As comunidades, afirma Guimarães, se sentem “objetificadas” por um conhecimento acadêmico científico, que atende a valores de uma dada cultura e exclui concepções indígenas. “As ciências iam às comunidades indígenas, iam fazer seus estudos, coletando dados dessas populações, dessas pessoas, e as comunidades não sentiam, muitas vezes, que havia um retorno desse conhecimento para que isso trouxesse alguma melhoria para a vida dessas comunidades”, completa.

Para a estudante Laís Guarani Maxakali, “a visão sobre os povos indígenas é sempre feita sob análises neocolonialistas, mesmo que eles digam que não. Pegam a visão de mundo europeia e analisam os povos indígenas sob essa ótica, e isso é totalmente errado”, reforça a estudante.

Ocupar os espaços da universidade, seja como estudante, como pesquisador, como professor, é adentrar esse mundo exclusivamente europeu, afirma Guimarães. “Tem sido uma reivindicação dos movimentos indígenas, de um lado, entrar em contato com esse conhecimento que é produzido nas universidades e, de outro, também poder incluir outras concepções no campo de reflexões da universidade”.

Guimarães é um dos criadores da Rede de Atenção à Pessoa Indígena.

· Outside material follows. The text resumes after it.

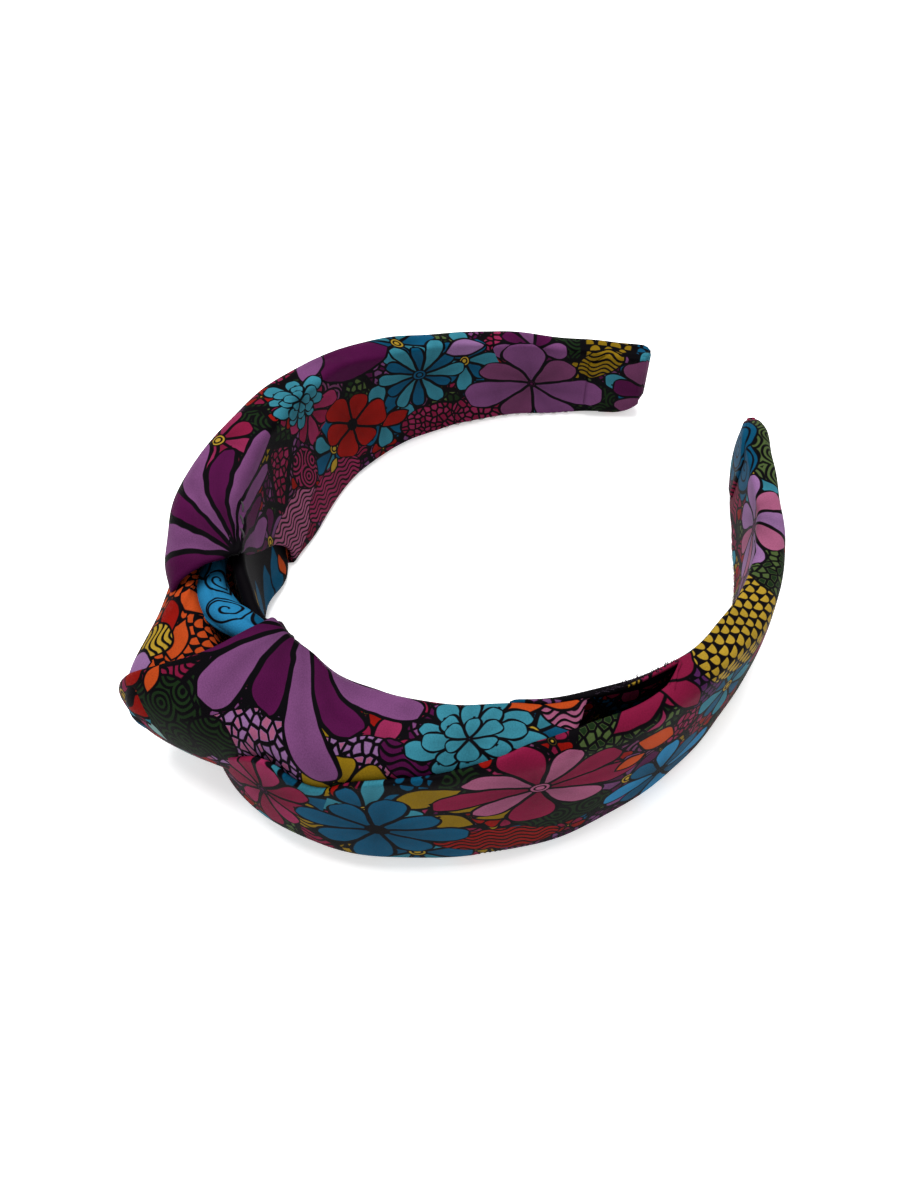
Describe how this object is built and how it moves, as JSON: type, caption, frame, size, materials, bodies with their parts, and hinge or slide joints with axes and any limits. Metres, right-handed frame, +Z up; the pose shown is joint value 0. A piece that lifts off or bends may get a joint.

O projeto, que segundo o professor, teve todo o respaldo do Instituto de Psicologia da USP, foi criado em 2012, para fazer visitas às comunidades e escutar as questões e as dificuldades das populações indígenas do estado de São Paulo, especialmente os povos das aldeias Guarani. O projeto foi exitoso e em 2015 se tornou um serviço oferecido pelo Instituto aos indígenas.

“A gente tem entrado em contato com relatos de outros estudantes e de indígenas interessados em ingressar na universidade, que apontam as dificuldades, que são exatamente as dificuldades de acesso. A gente espera que agora comece a ter uma maior possibilidade, que esse acesso aconteça, com a aprovação das cotas”, afirma o professor.